We’re having cheeseburger pie for supper tonight. 🙂
🙂 You just make me smile all over my face! Thank you!
I have also read that “sugar in the raw” isn’t really sugar in the raw. I stick with sucanat, honey, maple syrup, stevia, and coconut sugar. 🙂
Thanks, Stacy. Where do you get your sucanat? And do you just use Stevia from the store? I’m trying to learn as much as possible.
I like Sweet Leaf stevia – liquid and powder. And I buy that from Vitacost.
If you have a local Bread Beckers pick up, they have the best price I think. I find mine at a local bulk Amish store. 🙂 But I have ordered from Bread Beckers in the past.
Since I am a raspberry lover (only one of us at this house) and I have some hanging out in the freezer I will give this recipe a try. I don’t have any wheat flour on hand but will white work?

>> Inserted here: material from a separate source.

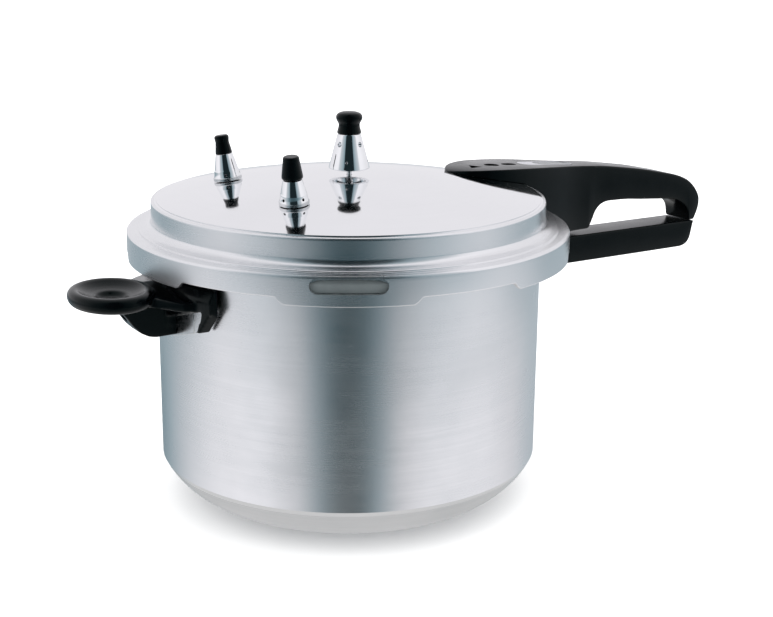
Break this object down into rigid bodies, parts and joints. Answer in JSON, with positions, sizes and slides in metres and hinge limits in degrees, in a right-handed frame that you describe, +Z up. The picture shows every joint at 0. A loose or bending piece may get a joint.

Yep! That’s what the original recipe called for. 🙂
Making these tonight w/strawberries. Can’t hardly wait to try them. Thanks Stacy! I’ve been a baking fool lately and working very hard at replacing all the “bad” foods. My family hasn’t noticed a difference. Woot!
I bet they will rock with strawberries! I’m using blueberries next time! 🙂
I love it when I have all the ingredients on hand! These look delicious–will try tonight!
🙂 I hope you enjoy! What berry will you use??
They are in the oven right now! I did a few with strawberries and the rest with blueberries.
I hope they were delicious! 🙂 We love them!!